In two 2019 and 2021 decisions from the Victorian Court of Appeal and New South Wales Civil and Administrative Tribunal, it was held that an optical dispensary and a medical practice were liable for payroll tax on earnings passed through to optometrists and medical practitioners who had been operating under facilities and services agreements.
These decisions have sparked concern that health practices in this State (including dental practices) might face similar unexpected payroll tax liabilities on practitioners’ earnings where (by virtue of those practitioners being on ‘facility and services’ or independent contractor type arrangements) it had been believed that their earnings would not incur payroll tax.
The WA Government, however, has recently issued advice (by way of a letter from Deputy Premier and Treasurer Rita Saffioti to the Royal Australian College of General Practitioners WA Chair) confirming that there will be no change to the way payroll tax is applied to general practitioners (and by extension, one would therefore also hope, dental practices). In this article we explain what the issue is all about.
The Payroll Tax Assessment Act 2002 (WA) (WA Act) generally imposes payroll tax on ‘taxable wages’. In order to determine what constitutes ‘taxable wages’, regard must be had to:
where the wages are earned;
where the employee is based; or
where the employer is based.
Both Victoria and NSW – as well as South Australia, Queensland, the Australian Capital Territory, Tasmania and the Northern Territory – are all part of a payroll harmonisation agreement for the treatment of contractors. Their legislation contains ‘contractor deeming’ provisions that have paved the way for payroll tax in respect of health practitioner earnings that historically were not thought of as ‘wages’ in the usual sense.
The other States’ and Territories’ legislation, however, is materially different to the WA Act; in that here, our legislation does not contain equivalent contractor deeming provisions.
Although some comfort might be drawn from the WA Government’s recent advice, there is still no absolute clarity for WA dental practices.
First, there has been no announcement in relation to dentistry specifically, or the health sector beyond GP practices. Second, Government positions can change over time; and under the WA Act, there is power to make regulations about the classes of contracts under which payments attributable to labour will be treated as ‘wages’ attracting payroll tax. For the time being, it remains as important as ever for dental contractor agreements, and facility and service agreements, to be appropriately structured. This mitigates the risk not only of unexpected pay roll tax liabilities should the law in WA gravitate towards the east coast position. It also guards against accidental liability for other benefits and entitlements.

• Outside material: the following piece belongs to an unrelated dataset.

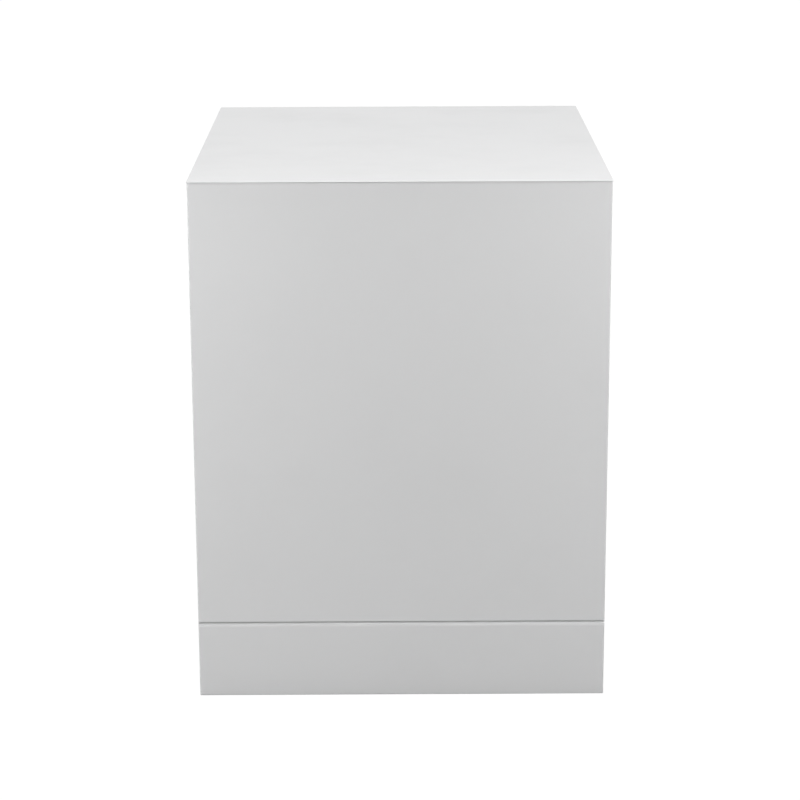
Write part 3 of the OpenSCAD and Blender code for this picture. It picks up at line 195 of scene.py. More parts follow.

The Victorian and NSW payroll tax decisions serve as a reminder – in WA as well as the rest of Australia – that ‘labels’ alone are not determinative. Contracts and working arrangements may be labelled or structured as one thing, but their interpretation by a Court or tax office may be something else. Two fairly recent High Court decisions illustrate how a person’s true legal status an employee or a contractor is determined:
In Construction Forestry, Maritime, Mining and Energy Union & Anor v Personnel Contracting Pty Ltd  HCA 1 , the Court held that in determining whether a person is an employee or a contractor, it is appropriate to look for indicators of whether the relationship is employment or contractor solely within the terms of the written
agreement, and not the subsequent conduct of the parties (unless the written agreement is held to be a sham, is incomplete or has been varied).
In ZG Operations Australia Pty Ltd v Jamsek  HCA 2, the Court clarified that although the test for determining whether someone is an employee or contractor is to characterise the relationship by reference to the terms of the written agreement between the parties, practical evidence of how the parties conducted themselves is both admissible and may be practically useful in determining the nature of the relationship.
Good contracts are essential for dental practices who have dentists on independent contractor agreements, or facility and service agreements. Payroll tax is the latest issue under the spotlight, but there are a range of obligations, and liabilities for benefits and entitlements, that practices would not wish to take on unintentionally.